• _Given task_
Reproduce the data in its entirety, exactly as supplied.

• _Dataset extract_

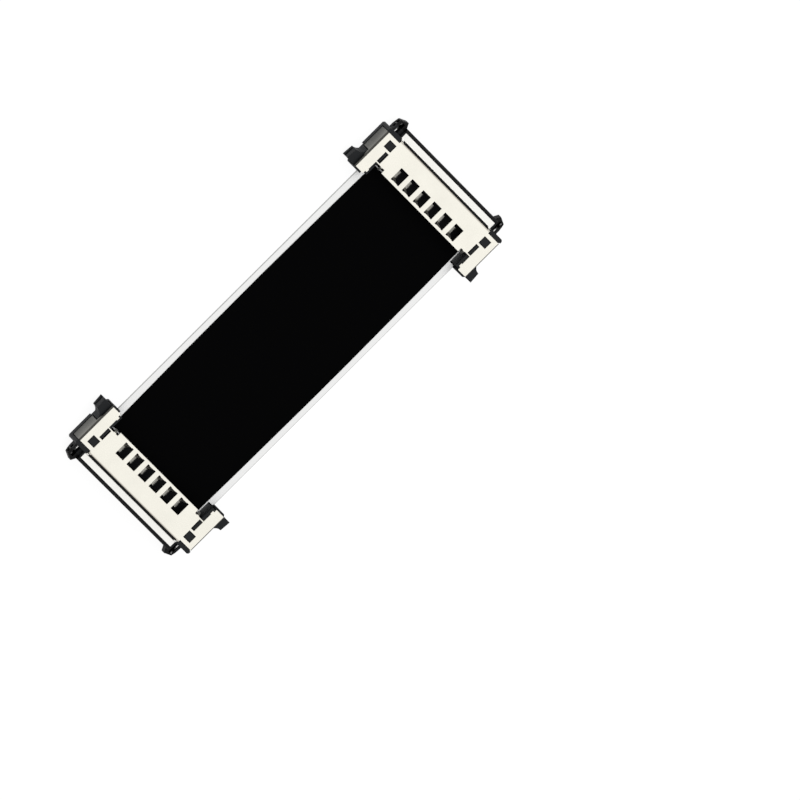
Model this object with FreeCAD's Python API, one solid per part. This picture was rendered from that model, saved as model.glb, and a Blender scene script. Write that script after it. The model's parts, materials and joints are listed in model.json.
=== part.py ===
import FreeCAD, Part
import math
import os

from FreeCAD import Vector

# Flat flex jumper cable with a shielded, locking plug at each end.
# The cable lies flat along X with the shell covers of its plugs up, and stands on Z = 0.
# Inside a plug, S is the distance back from the front of its tongue, and Y is measured from the
# middle of the cable. Plug b faces +X. Plug a is the same plug turned half a turn about Z.

# Overall sizes
TONGUE_TO_TONGUE = 84.5      # between the fronts of the two tongues
PLUG_HEIGHT = 4.1            # rail bottoms to shell top

# Contacts and conductors
CONTACT_COUNT = 51
PITCH = 0.5
CONTACT_WIDTH = 0.32
CONTACT_THICK = 0.15
CONTACT_S = 0.45             # front end of a contact
CONTACT_STEP_S = 3.0         # where it steps up towards the ribbon
CONTACT_STEP_RUN = 0.4
CONTACT_TAIL_S = 6.2         # rear end of its solder tail
CONDUCTOR_WIDTH = 0.3
CONDUCTOR_THICK = 0.05

# Ribbon, from the bottom up
FILM_Z = 1.6                 # underside of the base film
FILM_BASE_THICK = 0.12
FILM_COVER_THICK = 0.18
TAPE_THICK = 0.1
FILM_MARGIN = 1.55           # clear film beside the end of the tape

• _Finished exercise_
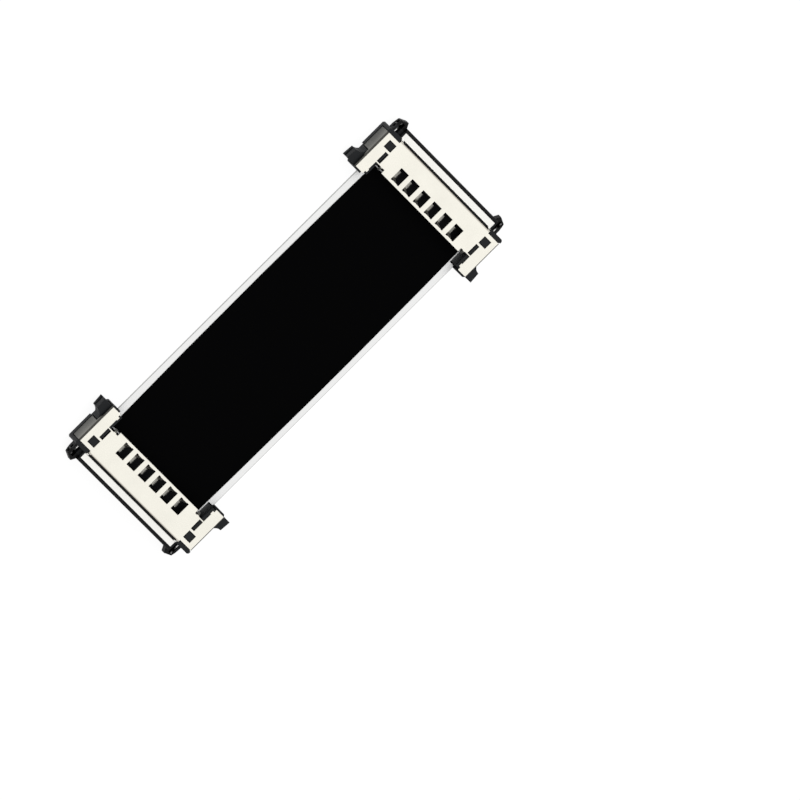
Model this object with FreeCAD's Python API, one solid per part. This picture was rendered from that model, saved as model.glb, and a Blender scene script. Write that script after it. The model's parts, materials and joints are listed in model.json.
=== part.py ===
import FreeCAD, Part
import math
import os

from FreeCAD import Vector

# Flat flex jumper cable with a shielded, locking plug at each end.
# The cable lies flat along X with the shell covers of its plugs up, and stands on Z = 0.
# Inside a plug, S is the distance back from the front of its tongue, and Y is measured from the
# middle of the cable. Plug b faces +X. Plug a is the same plug turned half a turn about Z.

# Overall sizes
TONGUE_TO_TONGUE = 84.5      # between the fronts of the two tongues
PLUG_HEIGHT = 4.1            # rail bottoms to shell top

# Contacts and conductors
CONTACT_COUNT = 51
PITCH = 0.5
CONTACT_WIDTH = 0.32
CONTACT_THICK = 0.15
CONTACT_S = 0.45             # front end of a contact
CONTACT_STEP_S = 3.0         # where it steps up towards the ribbon
CONTACT_STEP_RUN = 0.4
CONTACT_TAIL_S = 6.2         # rear end of its solder tail
CONDUCTOR_WIDTH = 0.3
CONDUCTOR_THICK = 0.05

# Ribbon, from the bottom up
FILM_Z = 1.6                 # underside of the base film
FILM_BASE_THICK = 0.12
FILM_COVER_THICK = 0.18
TAPE_THICK = 0.1
FILM_MARGIN = 1.55           # clear film beside the end of the tape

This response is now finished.